The swing producer role held by Saudi Arabia since the mid-1970s appears to be in flux. At times when the Saudis decline to adjust production in line with market signals, that role may revert to higher-cost areas of production, including North American shale.
In contrast to the production quotas orchestrated by OPEC—and in an earlier era, by the Texas Railroad Commission—the ongoing response is being driven by independent actions of many firms responding to price signals. But U.S. shale will probably be unable, by itself, to assume the mantle of global swing supplier. For one thing, U.S. crude tends to serve domestic markets; producers are currently prohibited by law from exporting U.S. crude oil. For another, falling costs have allowed firms to reach profitability at lower prices. The CEO of one shale producer announced in May that steady oil prices of $65/bbl would allow his firm to resume production in Texas and North Dakota.
The price-responsiveness of shale production may include yet another benefit for oil producers. It might help to reduce the duration of the current bust. By contrast, the last oil downturn extended for nearly two decades, between the mid-1980s and early 2000s. It was exacerbated by the onset of huge projects in Alaska, the North Sea, and the Gulf of Mexico that could not respond to falling oil prices.
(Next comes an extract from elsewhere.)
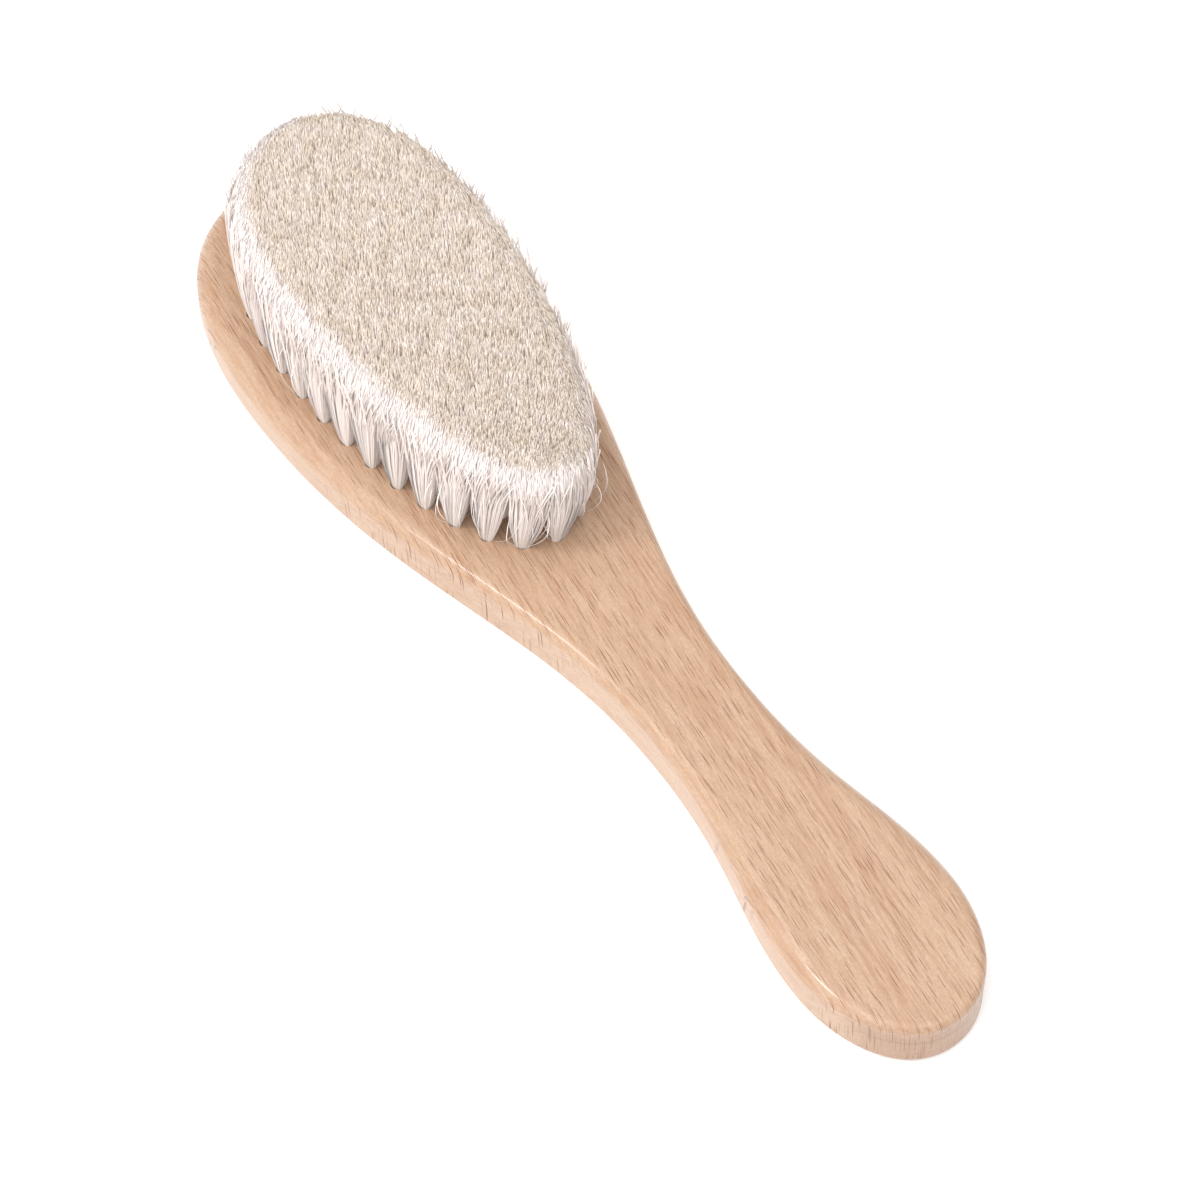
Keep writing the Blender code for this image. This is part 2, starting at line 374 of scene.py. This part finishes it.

Shale’s low barriers to entry, which allowed small companies and investors to quickly move into the oil business, are complemented by low barriers to exit, which allow them to move away when prices reverse. If OPEC and Saudi Arabia shift away from their swing producer roles, the nimble characteristics of U.S. shale producers appear ready to provide global markets with alternate and useful source of spare supply. Given those sorts of attributes, who needs an orchestrating body to set production quotas anyway?